What you are asked to do: Look through the data below and extract, unchanged, the lines from the one that contains "Continue the Blender" to the one that contains "0, *row, row[-1]])", both included.

Input:
######

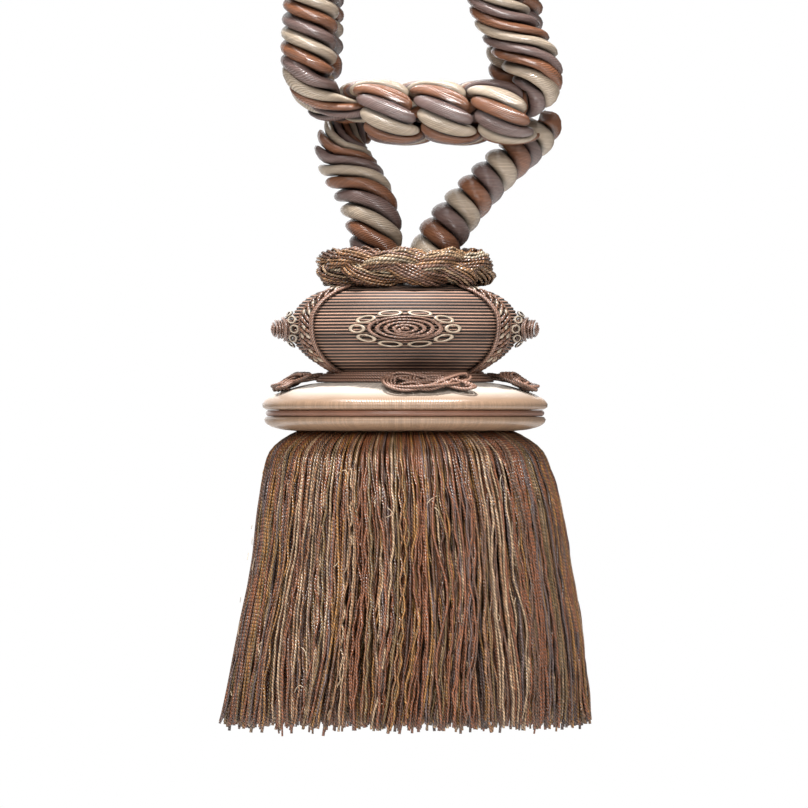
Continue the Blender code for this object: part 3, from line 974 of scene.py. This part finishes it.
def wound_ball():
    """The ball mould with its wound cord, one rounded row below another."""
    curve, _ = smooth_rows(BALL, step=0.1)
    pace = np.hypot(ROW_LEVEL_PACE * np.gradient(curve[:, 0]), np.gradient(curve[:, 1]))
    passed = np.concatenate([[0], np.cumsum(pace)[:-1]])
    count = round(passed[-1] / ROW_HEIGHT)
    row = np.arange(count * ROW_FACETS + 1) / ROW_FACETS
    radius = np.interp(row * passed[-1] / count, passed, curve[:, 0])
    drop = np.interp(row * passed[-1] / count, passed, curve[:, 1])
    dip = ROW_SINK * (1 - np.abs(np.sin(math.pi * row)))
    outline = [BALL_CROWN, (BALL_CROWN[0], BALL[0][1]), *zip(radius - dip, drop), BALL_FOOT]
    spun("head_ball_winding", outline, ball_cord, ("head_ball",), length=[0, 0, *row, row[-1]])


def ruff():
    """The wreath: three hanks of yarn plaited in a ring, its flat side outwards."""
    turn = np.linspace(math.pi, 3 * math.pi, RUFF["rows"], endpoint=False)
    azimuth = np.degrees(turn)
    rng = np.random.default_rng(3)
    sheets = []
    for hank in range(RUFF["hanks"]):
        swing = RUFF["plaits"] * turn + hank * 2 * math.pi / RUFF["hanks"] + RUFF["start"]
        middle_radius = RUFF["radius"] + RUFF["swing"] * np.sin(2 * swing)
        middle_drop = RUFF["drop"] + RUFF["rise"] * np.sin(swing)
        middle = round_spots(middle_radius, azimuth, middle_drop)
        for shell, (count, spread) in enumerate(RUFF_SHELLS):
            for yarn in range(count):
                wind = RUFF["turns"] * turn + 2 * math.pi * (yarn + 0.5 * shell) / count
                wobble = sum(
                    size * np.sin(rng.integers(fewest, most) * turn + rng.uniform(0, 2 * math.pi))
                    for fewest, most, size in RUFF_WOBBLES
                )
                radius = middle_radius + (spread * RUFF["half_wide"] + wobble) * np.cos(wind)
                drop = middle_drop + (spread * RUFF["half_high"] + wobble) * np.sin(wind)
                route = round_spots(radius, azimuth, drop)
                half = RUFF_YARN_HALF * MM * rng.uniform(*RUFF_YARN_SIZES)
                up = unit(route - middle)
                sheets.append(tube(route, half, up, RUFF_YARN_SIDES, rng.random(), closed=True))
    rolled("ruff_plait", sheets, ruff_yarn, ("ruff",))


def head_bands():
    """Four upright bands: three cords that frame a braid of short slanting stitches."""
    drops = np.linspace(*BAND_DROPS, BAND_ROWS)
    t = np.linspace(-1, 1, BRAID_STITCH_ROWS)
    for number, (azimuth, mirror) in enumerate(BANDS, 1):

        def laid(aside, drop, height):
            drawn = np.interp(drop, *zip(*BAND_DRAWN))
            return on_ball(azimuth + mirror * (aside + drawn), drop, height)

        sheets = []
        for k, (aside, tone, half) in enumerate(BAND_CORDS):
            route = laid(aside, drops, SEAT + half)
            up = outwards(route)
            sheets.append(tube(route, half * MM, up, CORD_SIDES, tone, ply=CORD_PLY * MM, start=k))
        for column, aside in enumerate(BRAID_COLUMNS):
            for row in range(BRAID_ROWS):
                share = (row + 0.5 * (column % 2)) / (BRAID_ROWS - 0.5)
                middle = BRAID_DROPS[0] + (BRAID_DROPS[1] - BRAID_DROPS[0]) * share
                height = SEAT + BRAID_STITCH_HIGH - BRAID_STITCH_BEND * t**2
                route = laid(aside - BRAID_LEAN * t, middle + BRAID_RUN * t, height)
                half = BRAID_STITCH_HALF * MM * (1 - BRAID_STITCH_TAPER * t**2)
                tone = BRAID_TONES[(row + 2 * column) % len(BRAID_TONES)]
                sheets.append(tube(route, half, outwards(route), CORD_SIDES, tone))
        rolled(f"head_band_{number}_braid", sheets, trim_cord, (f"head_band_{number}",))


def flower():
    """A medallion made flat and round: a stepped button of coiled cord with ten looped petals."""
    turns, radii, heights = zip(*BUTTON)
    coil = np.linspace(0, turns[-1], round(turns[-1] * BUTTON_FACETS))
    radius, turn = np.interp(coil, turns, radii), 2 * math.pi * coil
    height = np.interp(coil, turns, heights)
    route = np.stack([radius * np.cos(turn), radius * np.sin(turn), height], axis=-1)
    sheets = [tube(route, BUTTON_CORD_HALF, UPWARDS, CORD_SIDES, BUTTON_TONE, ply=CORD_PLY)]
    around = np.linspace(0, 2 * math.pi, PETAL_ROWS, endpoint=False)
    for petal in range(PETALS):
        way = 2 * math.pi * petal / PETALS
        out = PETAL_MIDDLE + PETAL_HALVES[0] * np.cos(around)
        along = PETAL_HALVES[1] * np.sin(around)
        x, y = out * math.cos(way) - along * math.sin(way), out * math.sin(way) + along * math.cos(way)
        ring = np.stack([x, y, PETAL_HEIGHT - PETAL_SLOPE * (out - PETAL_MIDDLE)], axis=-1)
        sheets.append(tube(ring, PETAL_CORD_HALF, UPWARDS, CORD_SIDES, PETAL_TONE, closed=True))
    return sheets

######

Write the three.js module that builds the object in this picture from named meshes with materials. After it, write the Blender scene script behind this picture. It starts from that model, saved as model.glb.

######

Task answer:
Continue the Blender code for this object: part 3, from line 974 of scene.py. This part finishes it.
def wound_ball():
    """The ball mould with its wound cord, one rounded row below another."""
    curve, _ = smooth_rows(BALL, step=0.1)
    pace = np.hypot(ROW_LEVEL_PACE * np.gradient(curve[:, 0]), np.gradient(curve[:, 1]))
    passed = np.concatenate([[0], np.cumsum(pace)[:-1]])
    count = round(passed[-1] / ROW_HEIGHT)
    row = np.arange(count * ROW_FACETS + 1) / ROW_FACETS
    radius = np.interp(row * passed[-1] / count, passed, curve[:, 0])
    drop = np.interp(row * passed[-1] / count, passed, curve[:, 1])
    dip = ROW_SINK * (1 - np.abs(np.sin(math.pi * row)))
    outline = [BALL_CROWN, (BALL_CROWN[0], BALL[0][1]), *zip(radius - dip, drop), BALL_FOOT]
    spun("head_ball_winding", outline, ball_cord, ("head_ball",), length=[0, 0, *row, row[-1]])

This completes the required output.